The Seventh Scientific Meeting of The TMJ Association, "Genetic and Epigenetic Basis of Temporomandibular Disorders and Related Chronic Overlapping Conditions," is scheduled to be held on September 7-9, 2014 at the Federation of American Societies for Experimental Biology Conference Center in Bethesda, Maryland. The need for this meeting is driven by two critical issues. First, there are an estimated 36 million people affected by Temporomandibular Disorders (TMJD) in the U.S., the majority being women in their childbearing years with consequential physical, psychological and financial burdens. Second, there continues to be a dearth of scientific understanding of the etiology and pathophysiology of these conditions, their comorbidities and treatment.
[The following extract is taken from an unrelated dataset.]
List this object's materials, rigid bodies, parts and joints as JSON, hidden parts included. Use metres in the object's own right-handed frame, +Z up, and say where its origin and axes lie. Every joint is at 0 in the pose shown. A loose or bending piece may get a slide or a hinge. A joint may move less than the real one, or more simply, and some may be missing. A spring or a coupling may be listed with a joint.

To stimulate research in this field, The TMJ Association has organized six scientific meetings beginning in the year 2000 which have convened interdisciplinary groups of scientists to characterize and address the complex symptoms and frequently found comorbid conditions in TMJD patients. The theme of the currently proposed meeting is built upon important new data from the OPPERA consortium and other studies which have now demonstrated that TMJD are a complex family of conditions influenced by genes, sex, environmental and behavioral triggers. These studies have provided a solid basis of understanding of the transcriptome and have identified polymorphisms associated with the vulnerability of patients to TMJD. Given recent technological advances in genomic sequencing it is now possible to undertake studies to explain how environmental factors and stressors affect the epigenome and the regulation of these genes. The proposed meeting will bring together experts to discuss and inform how the epigenome may expand our understanding of TMJD and the complex pathways that link the various associated comorbid conditions such as chronic pain. The meeting will engage key scientific leaders, NIH representatives and patient advocacy representatives who will develop recommendations to advance research in this field.
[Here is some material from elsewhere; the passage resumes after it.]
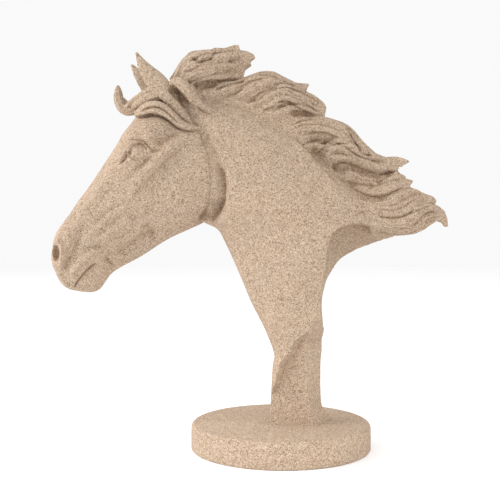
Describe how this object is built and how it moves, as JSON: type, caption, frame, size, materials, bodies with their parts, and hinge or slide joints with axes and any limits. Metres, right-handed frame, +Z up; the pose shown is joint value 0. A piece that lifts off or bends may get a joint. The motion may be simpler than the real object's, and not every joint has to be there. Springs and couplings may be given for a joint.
{
  "type": "horse head sculpture",
  "caption": "Horse head and neck sculpture with a streaming mane, cast with a short chiselled stem on a round base, in sand-coloured stone resin.",
  "frame": {"origin": "centre of the round base's underside", "axes": "+Z up, out of the base's underside towards the ears; -X the way the horse looks; the sculpture stands in the X-Z plane, with its left side facing -Y"},
  "size_m": [0.2965, 0.134, 0.2991],
  "materials": {
    "sandstone_resin": "matte sandstone-look cast resin with fine brown and cream specks"
  },
  "bodies": {
    "root": {"horse_head_sculpture": "sandstone_resin"}
  },
  "joints": []
}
The specific aims are to determine: 1. What is currently known about the underlying mechanisms of chronic generalized persistent pain? 2. What are meaningful research strategies that could help decipher the rules by which gene networks are regulated and help understand how such regulation affects cellular function leading to the overlapping chronic conditions associated with TMJD and persistent pain? 3. How can studies of the epigenome expand our understanding of TMJD and chronic persistent pain? 4. What computational methods and gene regulatory models will be required to advance these studies? 5. How to probe cellular pathways to determine the effects of epigenetic modulation using novel computational tools? 6. How can these novel approaches be used to identify targets and develop new treatment modalities for TMJD and comorbid chronic pain conditions?
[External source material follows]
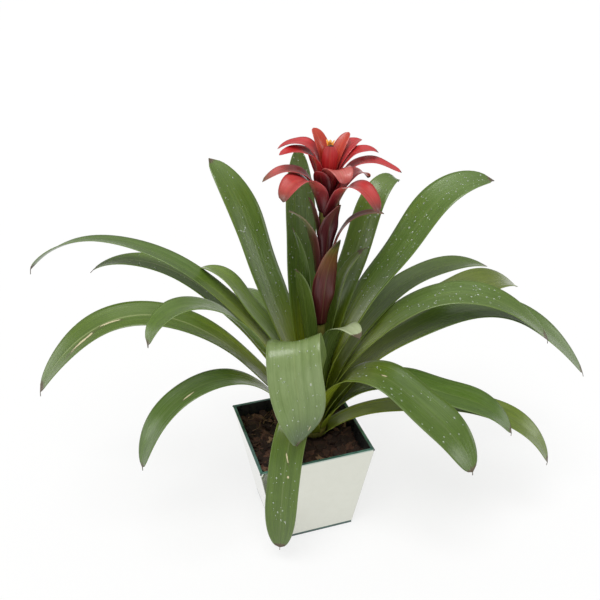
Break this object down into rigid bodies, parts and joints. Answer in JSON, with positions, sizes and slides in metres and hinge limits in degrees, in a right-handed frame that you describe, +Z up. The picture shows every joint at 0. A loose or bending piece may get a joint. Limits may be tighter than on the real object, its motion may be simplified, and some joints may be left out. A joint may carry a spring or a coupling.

Up to 50 million Americans experience TMJD, chronic fatigue syndrome, endometriosis, fibromyalgia, interstitial cystitis and vulvodynia, all of which are associated with varying degrees of chronic pain and there is evidence that regional and widespread chronic pain conditions represent overlapping pathologies that are a part of a continuum. The estimated cost of these six pain conditions alone is $80 billion, which because the causal nature of this pain is poorly understood lack effective treatments. The proposed scientific meeting will accelerate the scientific research that is needed to reduce the suffering and financial burden placed upon these patients and families.